Please repeat all of the lines that follow, exactly as written.

Scripts that build objects:
>>

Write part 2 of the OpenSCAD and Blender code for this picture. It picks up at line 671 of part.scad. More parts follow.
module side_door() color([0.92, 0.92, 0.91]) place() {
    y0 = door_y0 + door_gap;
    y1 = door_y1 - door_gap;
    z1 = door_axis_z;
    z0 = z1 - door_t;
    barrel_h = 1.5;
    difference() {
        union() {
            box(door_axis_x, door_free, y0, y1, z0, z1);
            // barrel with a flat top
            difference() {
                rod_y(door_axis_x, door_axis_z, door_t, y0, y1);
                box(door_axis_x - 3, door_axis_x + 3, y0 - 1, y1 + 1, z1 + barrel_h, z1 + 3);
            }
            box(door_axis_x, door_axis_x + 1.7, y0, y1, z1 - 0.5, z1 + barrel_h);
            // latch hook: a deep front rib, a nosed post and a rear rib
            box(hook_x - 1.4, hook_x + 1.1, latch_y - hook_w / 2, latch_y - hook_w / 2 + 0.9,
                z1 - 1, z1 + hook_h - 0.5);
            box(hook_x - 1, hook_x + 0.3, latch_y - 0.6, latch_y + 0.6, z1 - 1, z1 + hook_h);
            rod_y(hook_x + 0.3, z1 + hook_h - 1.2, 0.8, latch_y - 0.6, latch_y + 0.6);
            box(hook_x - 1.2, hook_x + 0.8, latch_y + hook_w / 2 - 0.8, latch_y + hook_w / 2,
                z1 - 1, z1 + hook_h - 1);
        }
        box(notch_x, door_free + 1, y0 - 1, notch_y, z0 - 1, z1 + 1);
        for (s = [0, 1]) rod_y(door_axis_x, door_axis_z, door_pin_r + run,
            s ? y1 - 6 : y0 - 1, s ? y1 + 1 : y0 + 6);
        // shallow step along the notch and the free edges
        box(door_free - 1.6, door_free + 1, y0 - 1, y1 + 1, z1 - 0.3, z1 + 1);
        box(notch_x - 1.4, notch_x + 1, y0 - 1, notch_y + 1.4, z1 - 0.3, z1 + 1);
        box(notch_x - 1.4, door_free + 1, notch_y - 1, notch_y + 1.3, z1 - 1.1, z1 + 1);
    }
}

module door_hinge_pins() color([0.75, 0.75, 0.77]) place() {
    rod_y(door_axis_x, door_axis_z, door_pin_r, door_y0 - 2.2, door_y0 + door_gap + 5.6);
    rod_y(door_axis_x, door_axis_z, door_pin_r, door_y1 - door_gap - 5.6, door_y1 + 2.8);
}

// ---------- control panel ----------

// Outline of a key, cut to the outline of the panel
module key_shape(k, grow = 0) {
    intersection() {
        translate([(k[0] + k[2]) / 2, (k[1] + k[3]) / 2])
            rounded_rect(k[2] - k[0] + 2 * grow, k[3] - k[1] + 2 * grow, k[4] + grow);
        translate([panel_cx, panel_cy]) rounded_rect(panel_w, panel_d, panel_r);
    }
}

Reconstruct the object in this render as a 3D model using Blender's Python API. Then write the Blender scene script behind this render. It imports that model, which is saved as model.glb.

<<

_Solution to the problem:_
Write part 2 of the OpenSCAD and Blender code for this picture. It picks up at line 671 of part.scad. More parts follow.
module side_door() color([0.92, 0.92, 0.91]) place() {
    y0 = door_y0 + door_gap;
    y1 = door_y1 - door_gap;
    z1 = door_axis_z;
    z0 = z1 - door_t;
    barrel_h = 1.5;
    difference() {
        union() {
            box(door_axis_x, door_free, y0, y1, z0, z1);
            // barrel with a flat top
            difference() {
                rod_y(door_axis_x, door_axis_z, door_t, y0, y1);
                box(door_axis_x - 3, door_axis_x + 3, y0 - 1, y1 + 1, z1 + barrel_h, z1 + 3);
            }
            box(door_axis_x, door_axis_x + 1.7, y0, y1, z1 - 0.5, z1 + barrel_h);
            // latch hook: a deep front rib, a nosed post and a rear rib
            box(hook_x - 1.4, hook_x + 1.1, latch_y - hook_w / 2, latch_y - hook_w / 2 + 0.9,
                z1 - 1, z1 + hook_h - 0.5);
            box(hook_x - 1, hook_x + 0.3, latch_y - 0.6, latch_y + 0.6, z1 - 1, z1 + hook_h);
            rod_y(hook_x + 0.3, z1 + hook_h - 1.2, 0.8, latch_y - 0.6, latch_y + 0.6);
            box(hook_x - 1.2, hook_x + 0.8, latch_y + hook_w / 2 - 0.8, latch_y + hook_w / 2,
                z1 - 1, z1 + hook_h - 1);
        }
        box(notch_x, door_free + 1, y0 - 1, notch_y, z0 - 1, z1 + 1);
        for (s = [0, 1]) rod_y(door_axis_x, door_axis_z, door_pin_r + run,
            s ? y1 - 6 : y0 - 1, s ? y1 + 1 : y0 + 6);
        // shallow step along the notch and the free edges
        box(door_free - 1.6, door_free + 1, y0 - 1, y1 + 1, z1 - 0.3, z1 + 1);
        box(notch_x - 1.4, notch_x + 1, y0 - 1, notch_y + 1.4, z1 - 0.3, z1 + 1);
        box(notch_x - 1.4, door_free + 1, notch_y - 1, notch_y + 1.3, z1 - 1.1, z1 + 1);
    }
}

module door_hinge_pins() color([0.75, 0.75, 0.77]) place() {
    rod_y(door_axis_x, door_axis_z, door_pin_r, door_y0 - 2.2, door_y0 + door_gap + 5.6);
    rod_y(door_axis_x, door_axis_z, door_pin_r, door_y1 - door_gap - 5.6, door_y1 + 2.8);
}

// ---------- control panel ----------

// Outline of a key, cut to the outline of the panel
module key_shape(k, grow = 0) {
    intersection() {
        translate([(k[0] + k[2]) / 2, (k[1] + k[3]) / 2])
            rounded_rect(k[2] - k[0] + 2 * grow, k[3] - k[1] + 2 * grow, k[4] + grow);
        translate([panel_cx, panel_cy]) rounded_rect(panel_w, panel_d, panel_r);
    }
}

Reconstruct the object in this render as a 3D model using Blender's Python API. Then write the Blender scene script behind this render. It imports that model, which is saved as model.glb.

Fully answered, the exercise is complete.